### WHAT NEEDS TO BE DONE
Give again the entries below exactly, beginning at the first line and ending at the line with "import * as".

[3D code data]
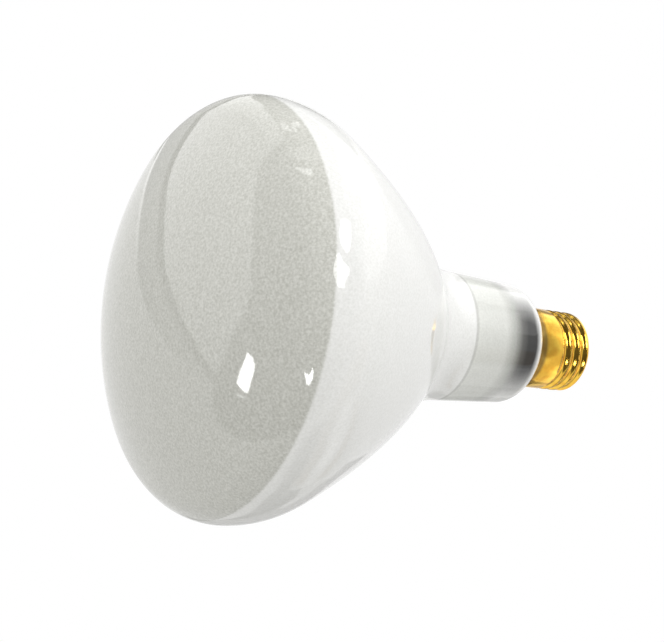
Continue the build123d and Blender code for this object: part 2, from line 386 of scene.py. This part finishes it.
def basing_cement_paste():
    """Basing cement: resin and marble flour, baked hard, matt and sandy."""
    material, tree, shader, coords = new_material("basing_cement_paste", Roughness=0.9)
    sand_size = 0.4 * MM
    sand = add_node(tree, "ShaderNodeTexNoise", {
        "Vector": coords, "Scale": 1 / sand_size, "Detail": 4.0}).outputs["Fac"]
    colour = add_node(tree, "ShaderNodeValToRGB", {"Fac": sand}, stops=[
        (0.3, linear("#9A8A70")), (0.7, linear("#C9BBA2"))]).outputs["Color"]
    tree.links.new(colour, shader.inputs["Base Color"])
    bump = add_node(tree, "ShaderNodeBump", {"Height": sand, "Strength": 0.6, "Distance": 0.1 * MM})
    tree.links.new(bump.outputs["Normal"], shader.inputs["Normal"])
    return material


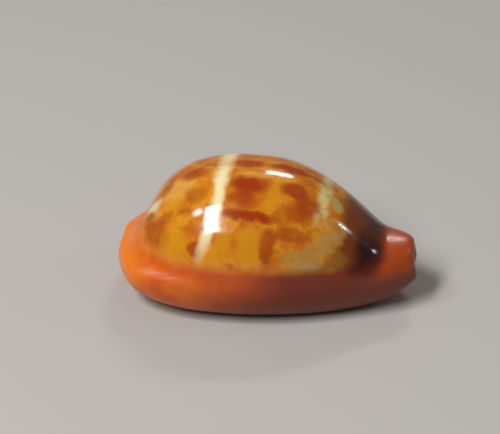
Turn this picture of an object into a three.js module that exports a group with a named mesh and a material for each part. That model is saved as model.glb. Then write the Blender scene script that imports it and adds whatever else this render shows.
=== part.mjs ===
// A pear-shaped cowrie shell, lying on its base with the aperture down. Millimetres, +Z up.
//
// The shell grew as one piece, so it is one closed mesh. Its wall is a single rolled sheet: the outer
// skin runs from the outer lip, over the back of the shell, to the inner lip, and the inner skin follows
// it round the hollow. The two skins meet along the lips, inside the slit, and round the arch of the
// canal at each end.
//
// +X is the front (anterior) end, -Y the side of the outer lip, and z = 0 the surface the shell rests on.

import * as THREE from "three";

// Driving dimensions
const LENGTH = 36;
const MARGIN_HEIGHT = 5; // level of the widest line of the shell
const DOME_HEIGHT = 11.1; // crest of the back, above that line
const OUTER_MARGIN = 10.45; // half width out to the thickened edge, on the outer lip's side
const INNER_MARGIN = 10.3; // the same on the other side
const TIP_HALF_WIDTH = 3; // half width of the blunt ends
const HOLLOW_HALF_WIDTH = 8.8;
const SHELL_THICKNESS = 1.3; // wall at the crest
const TEETH_MIDDLE = 17; // teeth between the rounded ends

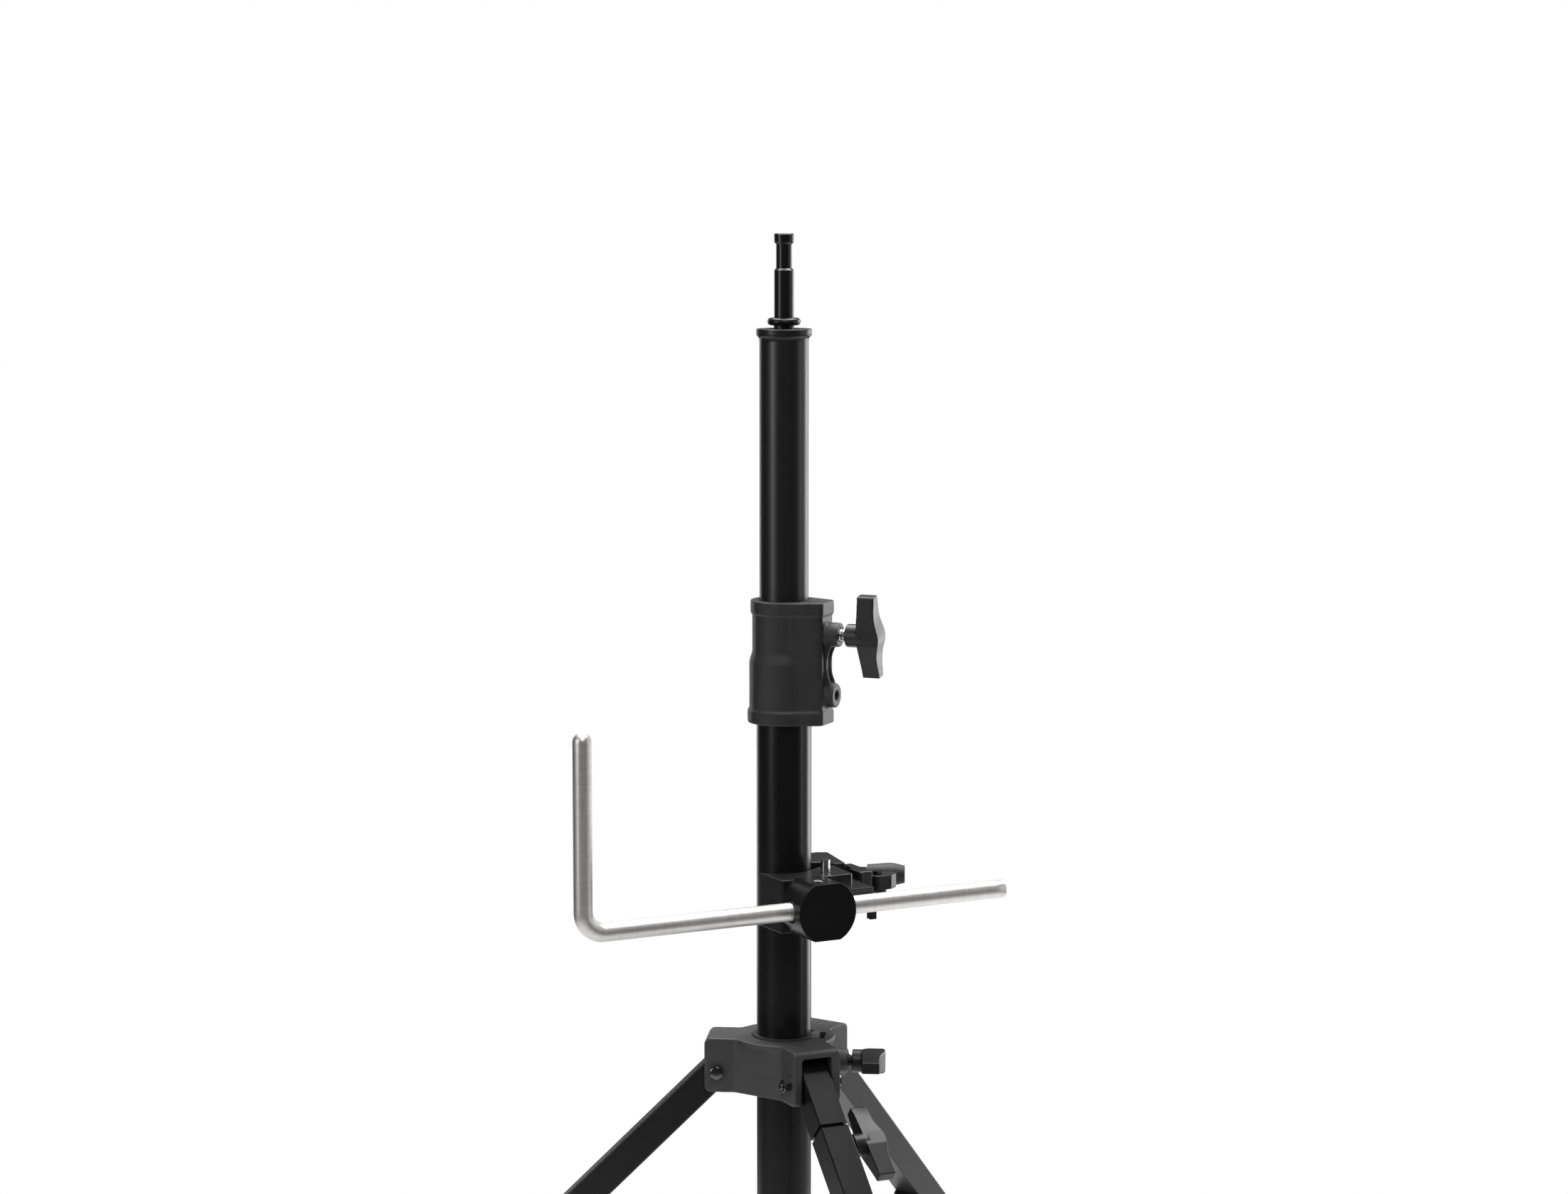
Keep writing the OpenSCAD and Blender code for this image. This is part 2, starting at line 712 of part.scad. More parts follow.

### REPLY
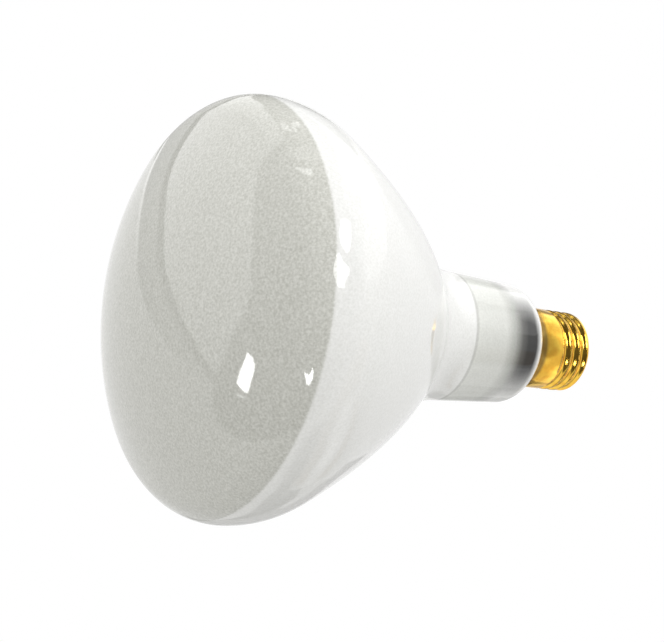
Continue the build123d and Blender code for this object: part 2, from line 386 of scene.py. This part finishes it.
def basing_cement_paste():
    """Basing cement: resin and marble flour, baked hard, matt and sandy."""
    material, tree, shader, coords = new_material("basing_cement_paste", Roughness=0.9)
    sand_size = 0.4 * MM
    sand = add_node(tree, "ShaderNodeTexNoise", {
        "Vector": coords, "Scale": 1 / sand_size, "Detail": 4.0}).outputs["Fac"]
    colour = add_node(tree, "ShaderNodeValToRGB", {"Fac": sand}, stops=[
        (0.3, linear("#9A8A70")), (0.7, linear("#C9BBA2"))]).outputs["Color"]
    tree.links.new(colour, shader.inputs["Base Color"])
    bump = add_node(tree, "ShaderNodeBump", {"Height": sand, "Strength": 0.6, "Distance": 0.1 * MM})
    tree.links.new(bump.outputs["Normal"], shader.inputs["Normal"])
    return material


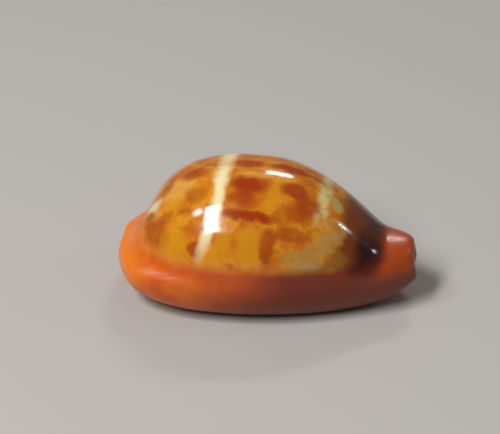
Turn this picture of an object into a three.js module that exports a group with a named mesh and a material for each part. That model is saved as model.glb. Then write the Blender scene script that imports it and adds whatever else this render shows.
=== part.mjs ===
// A pear-shaped cowrie shell, lying on its base with the aperture down. Millimetres, +Z up.
//
// The shell grew as one piece, so it is one closed mesh. Its wall is a single rolled sheet: the outer
// skin runs from the outer lip, over the back of the shell, to the inner lip, and the inner skin follows
// it round the hollow. The two skins meet along the lips, inside the slit, and round the arch of the
// canal at each end.
//
// +X is the front (anterior) end, -Y the side of the outer lip, and z = 0 the surface the shell rests on.

import * as THREE from "three";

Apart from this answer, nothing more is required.